Okay, Brandy is done watching L word, so I think I'm going to do some cardioke. This is my first weekend off in a few months! Woo! Except for two weekends ago when I had the (not the swine) flu. That sucked. In other news, I'm trying to become a part-time nanny, so if you have young unprotected children, holla back.

Also, L word has the worst theme song/opening credits... EVER.

See here


ALSO THANKS FOR EVERYONE WHO VOTED ON OUR LAST POLL, WE WILL NOW BE ANSWERING ANONYMOUS SURVEYS AS "FLARKER"

Tuesday, October 20, 2009

Exercise.

We've stayed pretty busy lately, which is why this blog has been updated --- nary at all! What have we been doing? So much! So much! Brandy got a job, which I think she will describe in greater detail later. Lisa got rejected by many jobs, which she will probably never discuss in greater detail because it makes her feel worthless. Notice how I just wrote in third person in order to displace my own pain. But it's okay! Perhaps there are brighter days ahead! Or perhaps there aren't.

Anyway.

I want to talk about some of my adventures in bike riding, but first, I think everyone should enjoy a clip from the latest fitness routine that Brandy and I have been using. After a tough day involving chasing buses and knocking on their windows as they moved in order to gain entry and watching Notre Dame lose to USC and selling $134 worth of friendship bracelets at the Chicago Children's Theatre gift shop, all I wanted to do was go running. But it was dark outside and that felt unsafe. So. Brandy and I decided to find a workout video using Comcast OnDemand.

DID WE EVER!!!!!!!!!!!

After you watch that, I encourage you to watch the related videos of "Don't Cha" and "Cardioke Slide." It will probably help you understand our lives in Chicago better, and you will also whip yourself into shape!

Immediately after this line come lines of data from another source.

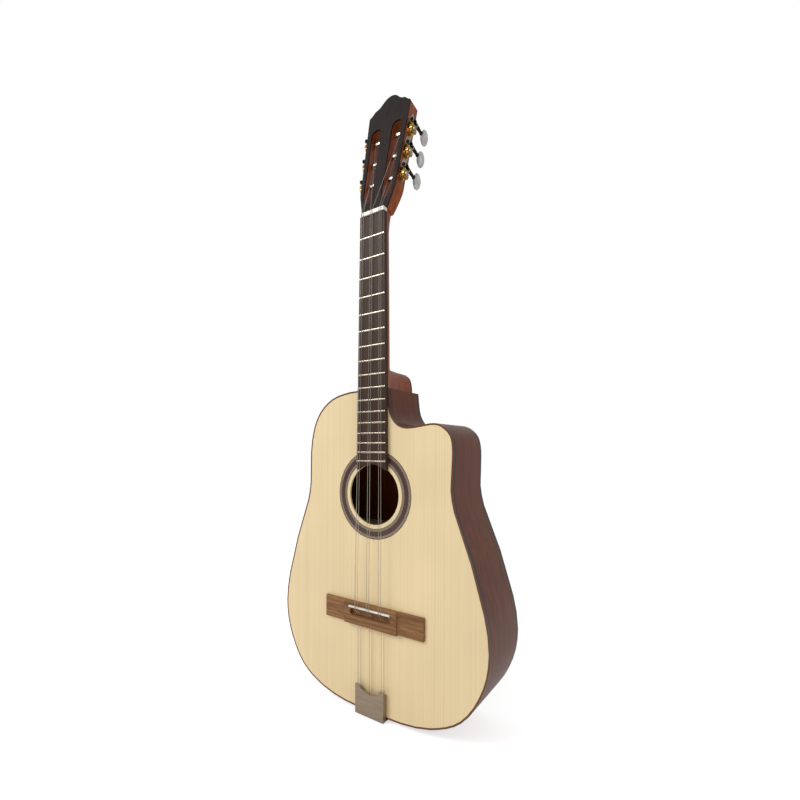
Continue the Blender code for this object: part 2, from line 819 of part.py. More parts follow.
def head_block():
    """The wood of the head, thinner towards the neck, with its slots and roller holes."""
    bend = 0.034

    def back(z):
        share = min(max(z / bend, 0.0), 1.0)
        return NECK_DEPTH + 0.0022 + (HEAD_THICKNESS - NECK_DEPTH - 0.0022) * sin(pi / 2 * share)

    rows = [bend * i / 4 for i in range(1, 5)]
    wood = prism([head_outline(0.0010)], HEADPLATE + GAP, back, rows)
    slots = [prism([slot_outline(side)], -0.001, HEAD_THICKNESS + 0.002) for side in (-1, 1)]
    holes = roller_holes(JOURNAL_END + 0.001)
    return moved(baked(wood, cut=slots + holes), HEAD)


def make_headplate():
    plate = prism([head_outline(0.0022), slot_outline(-1), slot_outline(1)], 0.0, HEADPLATE)
    add_piece("headplate", plate, EBONY, HEAD)


# Tuning machines

WORM_PITCH = 2 * pi * GEAR_PITCH_RADIUS / GEAR_TEETH
WORM_OFFSET = GEAR_PITCH_RADIUS + WORM_PITCH_RADIUS
THREAD_HALF = WORM_PITCH * (WORM_TURNS + TOOTH_SHARE) / 2 + 0.0003
EAR_START = THREAD_HALF + 0.0010


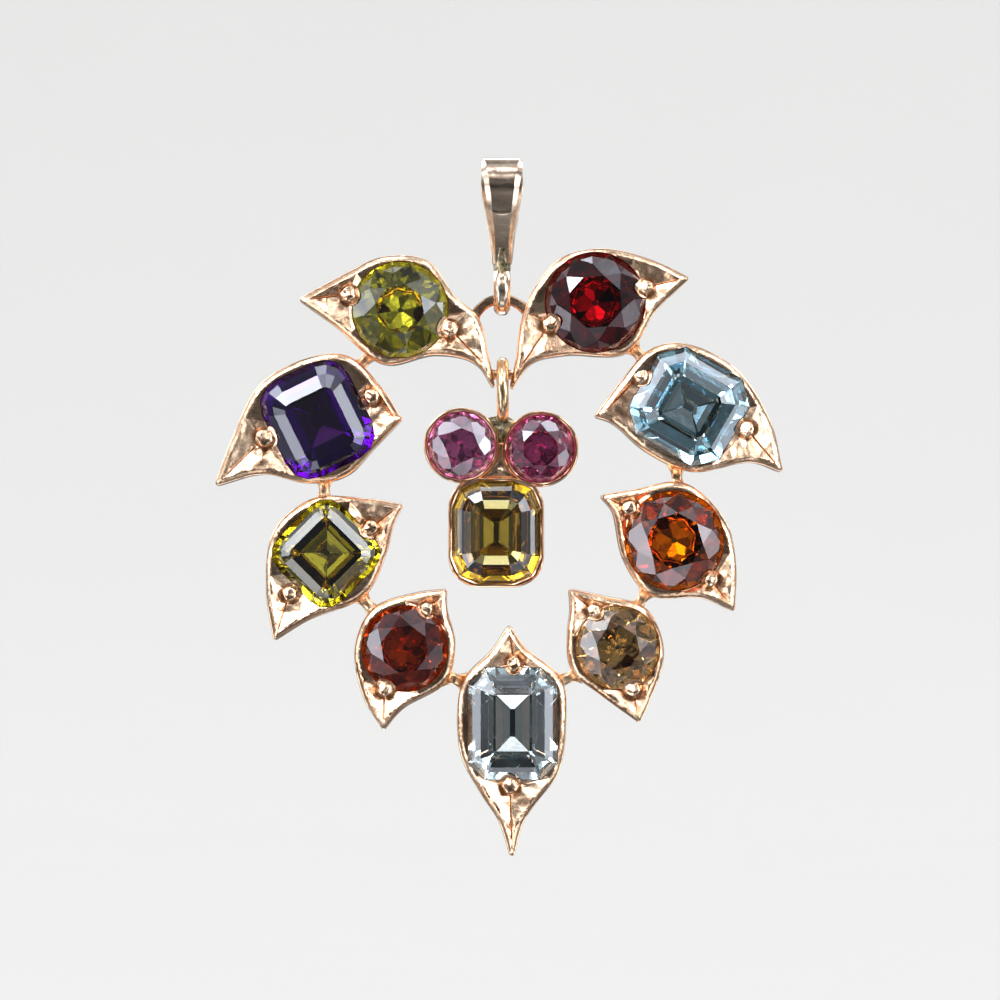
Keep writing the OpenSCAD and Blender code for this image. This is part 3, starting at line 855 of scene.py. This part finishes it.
def build_bail_ring():
    """The bail's half-round ring, with a polished flat round its outside."""
    half = RING_W / 2
    start = math.degrees(math.acos(1 - RING_T / half))
    section = [(0.02, -0.8 * half)]
    for k in range(2 * RING_ARC + 1):
        u, x = turned((half, 0), start * (k / RING_ARC - 1))
        section.append((min(max(RING_T - half + u, 0.06), RING_T - RING_FLAT), x))
    section.append((0.02, 0.8 * half))
    rings = []
    for a in angles(RING_SIDES):
        ring = []
        for u, x in section:
            r = RING_IN_R + u
            wide = 1 + 0.03 * rough((math.cos(a), x, math.sin(a)), 1, 3)
            ring.append((x * wide, RING_Y + r * math.cos(a), r * math.sin(a)))
        rings.append(ring)
    shell = Shell()
    shell.hoop(rings)
    shell.piece("bail_ring", *BAIL, gold_bail, crease=35)


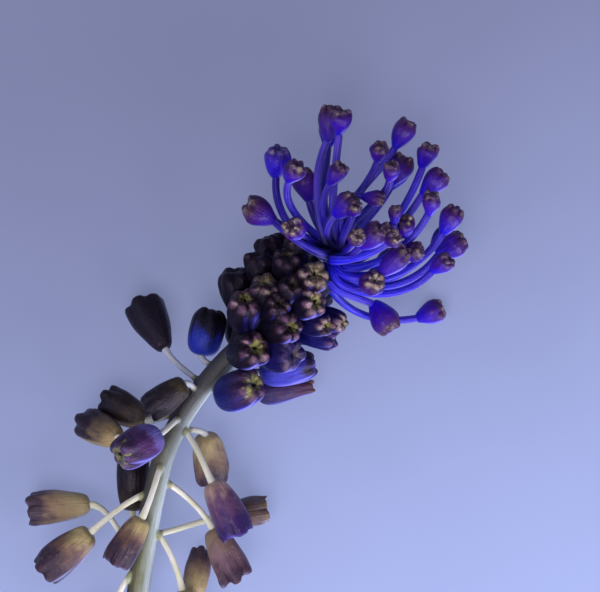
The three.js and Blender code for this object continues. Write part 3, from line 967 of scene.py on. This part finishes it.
# Florets from the head down: where the stalk leaves the stem (y), where the floret begins (x, y, z), the
# way it points (heading, rise), its size and girth, its kind, its look and how it widens to its mouth.
floretRows = [
    (-11.6, -9.0, -13.5, 6.3, 9, 0, 1.1, 0.88, "shut", "violet", 0),
    (-12.4, -9.3, -16.2, 3.2, 7, 0, 1.1, 0.68, "drawn", "rose", 0),
    (-13.0, -16.1, -11.5, 5.2, 79, -4, 0.92, 1.06, "shut", "blueFooted", 0),
    (-13.8, -13.7, -16.5, 8.2, 22, 42, 1.0, 1.1, "shut", "indigo", 0),
    (-15.1, -20.6, -10.7, 4.9, 118, -26, 0.92, 1.24, "open", "night", 0.9),
    (-16.0, -17.9, -14.8, 9.4, 214, -4, 0.76, 1.12, "notched", "umber", 0),
    (-18.5, -22.9, -19.4, 5.0, 156, -26, 0.84, 1.16, "notched", "tawny", 0.25),
    (-18.9, -21.2, -21.0, 11.0, 206, 39, 1.03, 1.0, "shut", "plum", 0),
    (-20.3, -15.6, -21.2, 6.0, 279, -24, 0.87, 1.12, "open", "tan", 0),
    (-21.0, -26.3, -21.4, 8.4, 157, -48, 0.88, 1.1, "notched", "amber", 0.2),
    (-19.8, -14.7, -26.8, 9.3, 297, 0, 0.95, 1.06, "open", "mauve", 0.2),
    (-24.5, -23.2, -31.1, 10.2, 240, -3, 0.86, 1.0, "open", "ochre", 0.1),
    (-26.6, -14.7, -32.7, 6.2, 296, 0, 0.93, 1.08, "notched", "russet", 0.25),
    (-28.4, -29.6, -33.0, 7.2, 220, -8, 1.02, 1.0, "open", "ochre", 0.15),
    (-32.6, -18.4, -40.2, 6.8, 282, 0, 0.95, 1.0, "open", "ochre", 0),
    (-33.4, -14.2, -31.6, 2.4, 10, 0, 0.84, 1.0, "open", "brown", 0.1),
    (-33.8, -24.8, -30.7, 2.5, 89, 0, 0.93, 1.0, "open", "umber", 0),
    (-36.5, -30.0, -29.9, 3.2, 184, -2, 1.0, 0.96, "open", "dusky", 0.2),
    (-37.4, -27.5, -43.0, 6.6, 236, -5, 1.0, 1.0, "open", "tan", 0.1),
    (-44.0, -17.2, -40.9, 4.6, 80, -26, 0.78, 1.08, "open", "tan", -0.25),
    (-46.5, -16.5, -53.0, 3.0, 300, 0, 1.0, 1.0, "notched", "russet", 0.15),
    (-47.5, -24.2, -54.0, 9.2, 262, 0, 0.95, 1.0, "open", "ochre", 0.1),
    (-49.5, -31.5, -54.5, 3.0, 232, 0, 1.02, 1.0, "open", "tan", 0.2),
    (-54.5, -20.0, -61.5, 3.2, 285, 0, 1.0, 1.0, "open", "ochre", 0.05),
    (-57.5, -33.0, -64.0, 2.8, 238, 0, 1.0, 1.0, "notched", "ochre", 0.15),
    (-61.0, -24.4, -68.8, 6.0, 277, 0, 0.95, 1.0, "open", "tan", 0),
]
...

CARDIOKE IS THE GREATEST INVENTION OF ALL TIME

Yes but in other adventures, the other day I was riding my bike and a voice popped into my ear out of nowhere as I was moving. In a heavy Irish accent, I heard,"Eh miss 'er's somethin' wrong with yer tyre!" And sure enough, I looked back, and THERE WAS AN IRISH MAN RIDING HIS BIKE ALONGSIDE ME. And then I looked down and sure enough, MY TIRE WAS DEMONIZED. So I pulled over to the side of the road and abandoned my bike right there (after locking it, of course) and just hopped on a bus. I was so scared. But now I am somewhat spoiled by public transit. Because frankly... I did NOT look cool on a bike. You know how city bike riders are super cool? In their super cute pink and blue trendy Zooey Deschanel helmets? Or helmet-less, windswept hair, fixed gear bikes, leaning forward with messanger bags? Always moving forward at a brisk speed, whipping around cars with ease, proving that green transportation trumps a car any day? Yeah, I've never looked like that. I pass storefront windows and I notice myself. My mountain bike makes me sit straight up. And I can't ride fast. And my helmet is literally the dorkiest thing ever. It's not cute and it's not hardcore. It's just somewhere in the middle... like leisurely... 90s... 10 year old... neighborhood... biker. So anyway, yeah, I really want to fix my bike, but I'm enjoying looking like a real city girl on public transportation with my newspapers and books.

Another sport I've decided to take up is crossword puzzles. I've just never done them. I think it would be a good skill. I realize I am about 6 years behind most people my age, which is why I'm not going to do it competitively. This is going to be something I do for myself. I tried to go to a raucous Notre Dame game watch the other day at a bar. I imagined middle-aged men throwing beer around, spilling it on me, and generally creating a ruckus. This did not happen. This is when I realized that I was imagining watching TV in a pub in Ireland and not Chicago. Chicago: it is not all drunk people and sunshine and rainbow dreams. Sometimes, it is just a few young professionals watching a heart-wrenching game in a trendy bar. Sometimes it is getting sprayed with all-purpose cleaner by your roommate. Sometimes it is being rejected by a job everyone said you were going to get.

But sometimes? Sometimes Chicago is when your roommate brings you donuts and a (another) random man gives you and Mallory free pizza and you get to see The Room in the theater for free! So it's okay.